Cost of Revenue. Cost of revenue consists primarily of direct marketing costs, compensation and other employee-related costs (including stock-based compensation) for personnel dedicated to maintaining our data centers, data center expenses and credit card fees. Cost of revenue decreased 16.7% to $3.2 million for the three months ended September 30, 2010, compared to $3.8 million for the same period in 2009. Direct marketing expenses decreased 19.5% to $2.5 million for the three months ended September 30, 2010, compared to $3.1 million for the same period in 2009. The majority of this decline can be attributed to a reduction in inefficient online marketing investments for the Other Affinity Networks segment. Direct marketing expenses for the Jewish Networks segment increased 10.8% to $696,000 in the third quarter of 2010 compared to $628,000 in the third quarter of 2009. The increase reflects additional online and offline marketing investments. Direct marketing expenses for the Other Affinity Networks segment decreased 26.8% to $1.6 million for the third quarter of 2010 compared to $2.2 million in the third quarter of 2009, reflecting a reduction in inefficient online marketing investments and a shift in brand focus. Direct marketing expenses for the General Market Networks segment decreased 12.3% to $121,000 in the third quarter of 2010 compared to $138,000 in

Revenue decreased 10.5% to $30.7 million in the first nine months of 2010 compared to $34.3 million in the first nine months of 2009. The decrease can be attributed to lower subscription revenue in our Jewish, Other Affinity and General Market Networks segments. Revenue for the Jewish Networks segment decreased 5.6% to $20.5 million in the first nine months of 2010 compared to $21.7 million in the first nine months of 2009. The decrease in revenue is driven by lower average revenue per user (ARPU), reflecting a shift in the mix of plans purchased by our subscribers and their related price points, as we focused on growing our network. Revenue for our Other Affinity Networks segment decreased 13.3% to $8.5 million in the first nine months of 2010 compared to $9.8 million in the first nine months of 2009. The decrease in revenue results from a 23.5% reduction in direct marketing investment and lower ARPU. The lower ARPU reflects a shift in the mix of plans purchased by our subscribers and their related price points as we shifted our focus to a select group of brands within this segment. The reduction in direct marketing expense reflects a shift in brand investment. Revenue for the General Market Networks segment decreased 57.9% to $932,000 in the first nine months of 2010, compared to $2.2 million in the first nine months of 2009. The decrease in General Market Networks revenue is primarily due to the decrease in average paying subscribers, reflecting managements decision to eliminate inefficient online marketing expenses.
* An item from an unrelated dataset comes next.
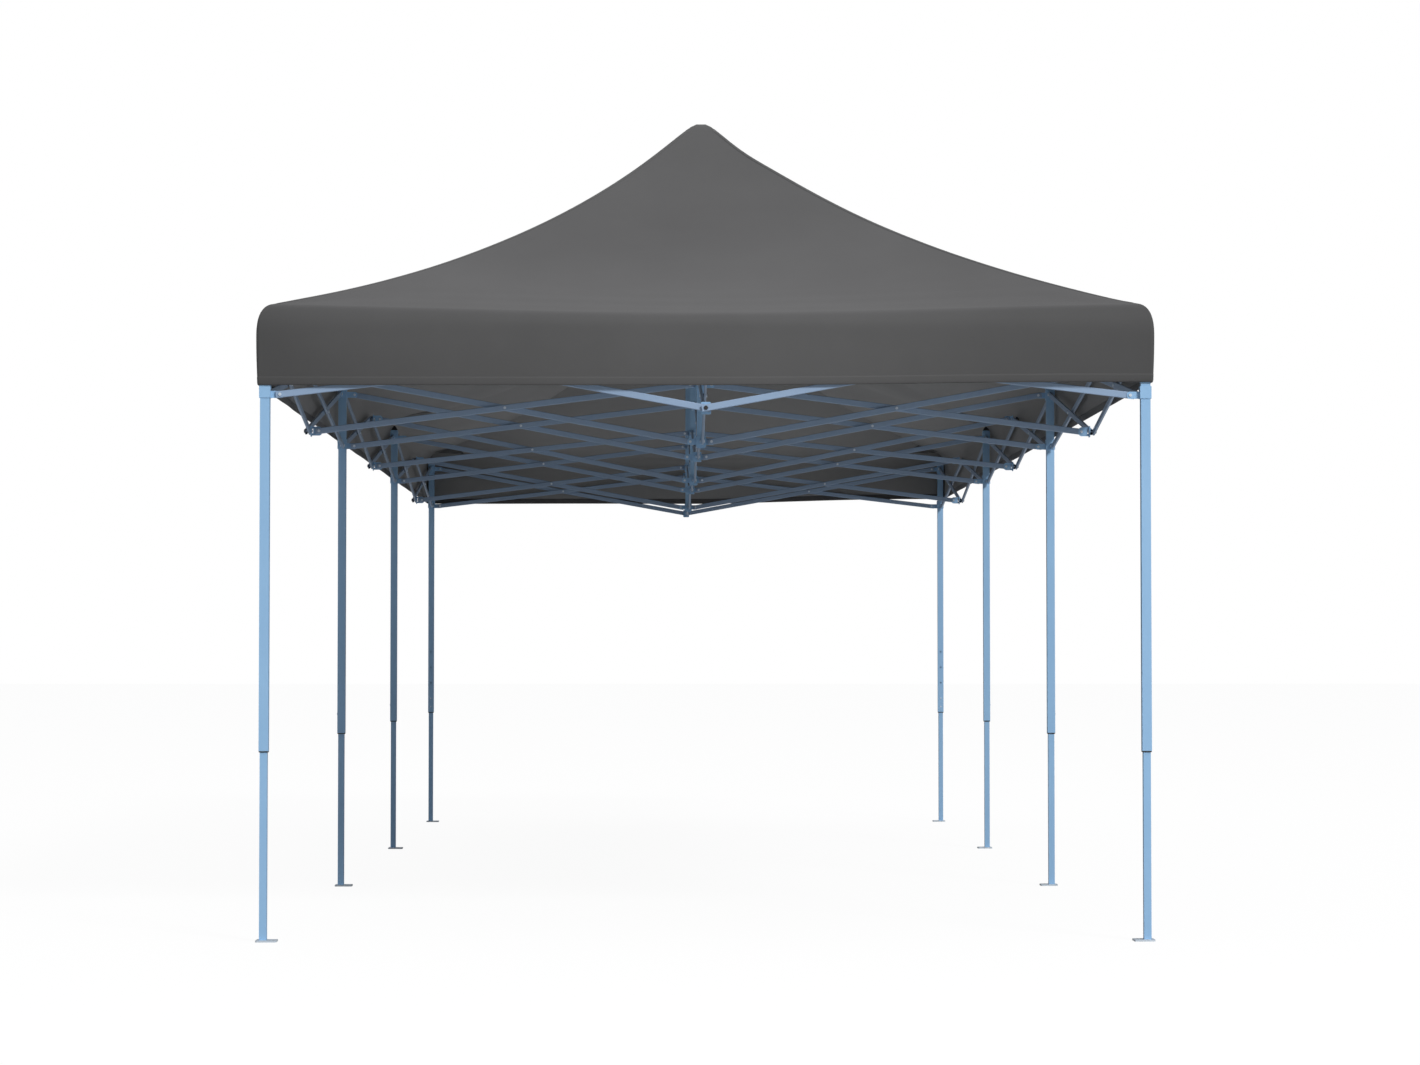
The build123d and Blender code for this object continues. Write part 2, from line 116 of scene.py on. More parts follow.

Revenue for our Offline & Other Businesses segment increased 34.6% to $805,000 in the first nine months of 2010 compared to $598,000 in the first nine months of 2009. The higher revenue reflects a large travel offering in the nine months ended September 30, 2010 when compared to the same period in 2009 which had no similar travel offering.

Cost and expenses consist primarily of cost of revenue, sales and marketing, customer service, technical operations, development and general and administrative expenses. Cost and expenses for the nine months ended September 30, 2010 were $25.7 million, a decrease of 12.0% compared to $29.2 million for the nine months ended September 30, 2009. The decrease is primarily attributable to a $1.5 million decrease in cost of revenue, an $889,000 decrease in development expense and a $759,000 decrease in impairment of goodwill expense.

Cost of Revenue. Cost of revenue consists primarily of direct marketing costs, compensation and other employee-related costs (including stock-based compensation) for personnel dedicated to maintaining our data centers, data center expenses and credit card fees. Cost of revenue decreased 13.4% to $9.7 million for the nine months ended September 30, 2010 compared to $11.3 million for the same period in 2009. Direct marketing expenses decreased 16.0% to $7.5 million for the nine months ended September 30, 2010, compared to $8.9 million for the same period in 2009. The majority of this decline can be attributed to a reduction in inefficient online marketing investments for the Other Affinity Networks segment. Direct marketing expenses for the Jewish Networks segment decreased 2.9% to $1.7 million in the nine months ended September 30, 2010 compared to $1.8 million in the nine months ended September 30, 2009. The decrease reflects our shift to more efficient online marketing investments. Direct marketing expenses for the Other Affinity Networks segment decreased 23.5% to $4.9 million for the nine months ended September 30, 2010 compared to $6.3 million in the nine months ended September 30, 2009, reflecting a reduction in inefficient online marketing investments and a shift in brand focus. Direct marketing expenses for the General Market Networks segment decreased 27.2% to $407,000 in the nine months ended September 30, 2010 compared to $559,000 in the same period in 2009. The decrease reflects managements decision to pursue cost effective online subscriber acquisition marketing campaigns. Direct marketing expenses for the Offline & Other Businesses segment increased to $473,000 for the nine months ended September 30, 2010 compared to $197,000 for the same period in 2009, reflecting a large travel offering in the nine months ended September 30, 2010 when compared to the same period in 2009, which had no similar travel offering.

Impairment of Goodwill and Other Long-lived Assets. Impairment of goodwill and other long-lived assets expenses primarily represent the write-down of investments in businesses and computer software. Impairment of goodwill and other long-lived assets decreased to $121,000 for the first nine months of 2010 from $880,000 for the first nine months of 2009. In the first quarter of 2010 and 2009, the Company impaired approximately $121,000 and $110,000 of capitalized software development costs when we determined that certain web-based products failed to perform to Company standards. In addition, in the first quarter of 2009, the Company expensed a $770,000 HurryDate earn-out payment.